Raw records:
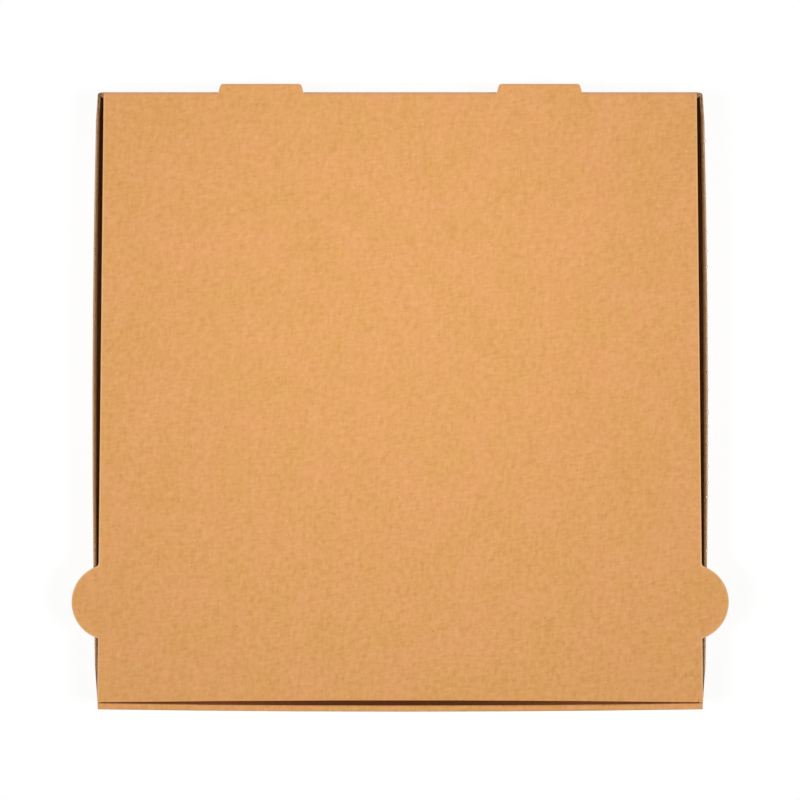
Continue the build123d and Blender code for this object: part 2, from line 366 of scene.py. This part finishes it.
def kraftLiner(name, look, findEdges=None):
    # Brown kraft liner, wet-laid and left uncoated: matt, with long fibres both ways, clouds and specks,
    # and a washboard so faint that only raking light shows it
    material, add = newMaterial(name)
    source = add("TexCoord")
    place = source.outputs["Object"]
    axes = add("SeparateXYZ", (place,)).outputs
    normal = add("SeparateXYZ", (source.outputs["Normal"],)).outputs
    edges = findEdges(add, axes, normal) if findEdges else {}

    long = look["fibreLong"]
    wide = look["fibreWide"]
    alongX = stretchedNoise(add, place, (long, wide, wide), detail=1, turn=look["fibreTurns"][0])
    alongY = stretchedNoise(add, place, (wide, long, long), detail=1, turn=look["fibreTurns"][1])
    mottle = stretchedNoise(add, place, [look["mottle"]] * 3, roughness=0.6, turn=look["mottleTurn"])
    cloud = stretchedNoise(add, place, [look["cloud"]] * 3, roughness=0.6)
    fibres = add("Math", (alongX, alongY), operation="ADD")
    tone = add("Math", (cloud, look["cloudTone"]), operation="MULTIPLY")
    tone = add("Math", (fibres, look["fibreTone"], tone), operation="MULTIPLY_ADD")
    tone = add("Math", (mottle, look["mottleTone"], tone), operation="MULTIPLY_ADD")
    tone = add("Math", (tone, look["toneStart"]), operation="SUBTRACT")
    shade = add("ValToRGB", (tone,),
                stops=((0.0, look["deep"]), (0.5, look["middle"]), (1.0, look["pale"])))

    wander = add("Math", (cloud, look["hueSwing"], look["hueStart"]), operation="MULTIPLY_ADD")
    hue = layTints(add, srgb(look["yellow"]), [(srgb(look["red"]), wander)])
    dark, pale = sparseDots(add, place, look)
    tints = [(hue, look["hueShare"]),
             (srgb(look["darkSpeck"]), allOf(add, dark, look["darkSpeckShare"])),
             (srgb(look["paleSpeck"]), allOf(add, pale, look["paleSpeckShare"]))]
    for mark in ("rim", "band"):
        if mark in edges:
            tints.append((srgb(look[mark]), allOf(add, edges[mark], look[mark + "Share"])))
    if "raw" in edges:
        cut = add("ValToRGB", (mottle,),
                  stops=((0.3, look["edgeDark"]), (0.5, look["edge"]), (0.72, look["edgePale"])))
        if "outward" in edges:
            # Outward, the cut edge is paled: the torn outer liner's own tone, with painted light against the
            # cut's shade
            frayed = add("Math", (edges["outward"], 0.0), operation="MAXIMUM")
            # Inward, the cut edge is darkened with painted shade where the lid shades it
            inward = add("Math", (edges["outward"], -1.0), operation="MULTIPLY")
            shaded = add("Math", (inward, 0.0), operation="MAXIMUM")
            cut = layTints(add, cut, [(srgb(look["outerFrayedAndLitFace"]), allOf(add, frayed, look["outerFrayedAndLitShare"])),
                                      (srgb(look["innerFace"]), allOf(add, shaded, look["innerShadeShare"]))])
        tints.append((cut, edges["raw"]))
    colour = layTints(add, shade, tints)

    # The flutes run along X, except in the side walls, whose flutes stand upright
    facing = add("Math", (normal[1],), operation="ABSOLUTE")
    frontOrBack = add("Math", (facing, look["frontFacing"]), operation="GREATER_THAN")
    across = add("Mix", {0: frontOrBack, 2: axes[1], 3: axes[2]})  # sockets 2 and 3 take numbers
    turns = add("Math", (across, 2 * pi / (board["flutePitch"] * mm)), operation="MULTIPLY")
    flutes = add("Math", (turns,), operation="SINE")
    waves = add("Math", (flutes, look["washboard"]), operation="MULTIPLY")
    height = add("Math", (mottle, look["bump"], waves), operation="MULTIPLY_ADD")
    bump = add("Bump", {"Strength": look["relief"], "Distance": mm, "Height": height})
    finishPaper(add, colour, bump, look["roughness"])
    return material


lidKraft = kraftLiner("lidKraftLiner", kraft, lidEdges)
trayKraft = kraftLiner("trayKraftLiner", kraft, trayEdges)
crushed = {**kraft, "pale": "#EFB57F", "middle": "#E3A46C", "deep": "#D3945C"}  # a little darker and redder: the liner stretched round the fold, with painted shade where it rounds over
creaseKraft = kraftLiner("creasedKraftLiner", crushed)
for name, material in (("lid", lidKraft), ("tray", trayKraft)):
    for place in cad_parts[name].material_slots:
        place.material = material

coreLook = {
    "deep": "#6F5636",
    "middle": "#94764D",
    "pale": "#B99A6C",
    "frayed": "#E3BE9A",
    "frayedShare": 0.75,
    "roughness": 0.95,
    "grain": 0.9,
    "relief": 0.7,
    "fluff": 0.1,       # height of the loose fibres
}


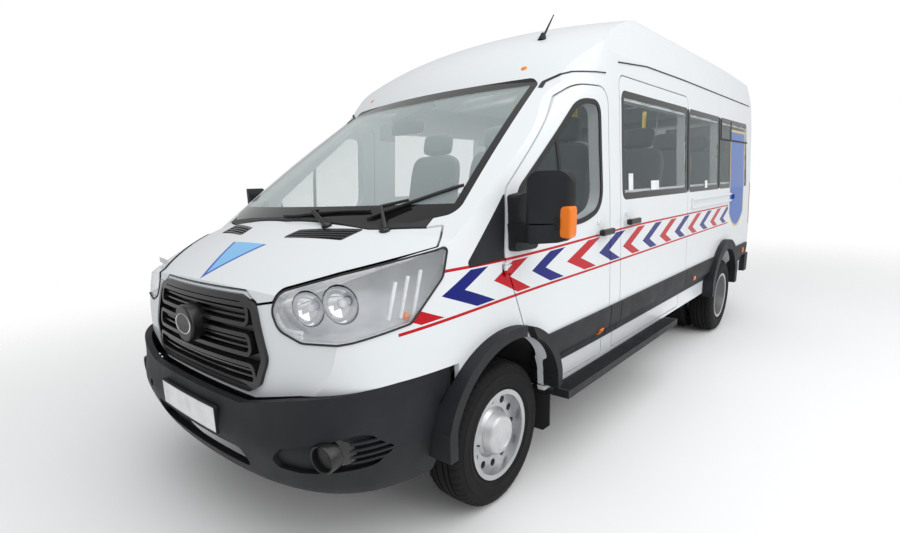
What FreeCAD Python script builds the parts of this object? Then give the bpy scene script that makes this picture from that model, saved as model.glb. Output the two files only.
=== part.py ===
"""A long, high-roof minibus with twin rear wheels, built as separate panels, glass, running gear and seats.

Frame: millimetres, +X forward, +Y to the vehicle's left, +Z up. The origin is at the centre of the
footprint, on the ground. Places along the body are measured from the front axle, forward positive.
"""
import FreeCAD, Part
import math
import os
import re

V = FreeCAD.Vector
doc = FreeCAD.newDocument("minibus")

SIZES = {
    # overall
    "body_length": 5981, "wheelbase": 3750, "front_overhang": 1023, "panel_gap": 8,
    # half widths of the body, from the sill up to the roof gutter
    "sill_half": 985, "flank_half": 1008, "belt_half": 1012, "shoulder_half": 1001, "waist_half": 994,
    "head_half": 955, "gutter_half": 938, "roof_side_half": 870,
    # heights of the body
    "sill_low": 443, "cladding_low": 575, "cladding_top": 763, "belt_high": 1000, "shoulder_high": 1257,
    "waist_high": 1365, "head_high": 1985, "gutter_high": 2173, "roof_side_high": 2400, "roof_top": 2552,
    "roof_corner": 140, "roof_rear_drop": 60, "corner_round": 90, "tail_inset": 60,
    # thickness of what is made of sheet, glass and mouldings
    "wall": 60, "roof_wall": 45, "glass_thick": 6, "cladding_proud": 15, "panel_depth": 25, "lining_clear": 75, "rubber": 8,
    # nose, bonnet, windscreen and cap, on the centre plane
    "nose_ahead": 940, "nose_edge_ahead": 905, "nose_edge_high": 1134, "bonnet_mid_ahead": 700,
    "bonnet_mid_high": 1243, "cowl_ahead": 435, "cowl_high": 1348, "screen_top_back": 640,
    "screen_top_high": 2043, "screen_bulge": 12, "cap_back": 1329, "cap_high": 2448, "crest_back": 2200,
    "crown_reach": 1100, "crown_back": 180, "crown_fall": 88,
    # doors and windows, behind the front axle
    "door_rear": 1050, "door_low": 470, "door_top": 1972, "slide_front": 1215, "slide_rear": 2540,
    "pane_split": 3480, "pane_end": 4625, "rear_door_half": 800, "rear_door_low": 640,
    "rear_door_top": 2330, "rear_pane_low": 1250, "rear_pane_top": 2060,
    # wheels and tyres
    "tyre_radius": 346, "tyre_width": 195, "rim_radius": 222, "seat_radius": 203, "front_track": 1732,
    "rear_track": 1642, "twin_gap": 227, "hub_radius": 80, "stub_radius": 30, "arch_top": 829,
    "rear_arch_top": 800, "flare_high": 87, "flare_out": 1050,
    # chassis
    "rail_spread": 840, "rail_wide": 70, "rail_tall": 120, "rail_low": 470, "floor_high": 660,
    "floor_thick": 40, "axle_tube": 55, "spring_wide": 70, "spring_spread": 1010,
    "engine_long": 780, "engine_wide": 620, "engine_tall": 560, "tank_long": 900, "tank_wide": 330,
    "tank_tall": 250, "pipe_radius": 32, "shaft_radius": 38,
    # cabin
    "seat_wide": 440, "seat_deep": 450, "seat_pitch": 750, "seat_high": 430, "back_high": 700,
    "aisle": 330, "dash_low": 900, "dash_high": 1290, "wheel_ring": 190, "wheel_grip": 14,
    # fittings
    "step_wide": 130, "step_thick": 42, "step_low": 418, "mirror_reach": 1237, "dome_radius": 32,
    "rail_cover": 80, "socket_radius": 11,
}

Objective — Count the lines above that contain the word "FreeCAD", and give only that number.

Result of the exercise — 4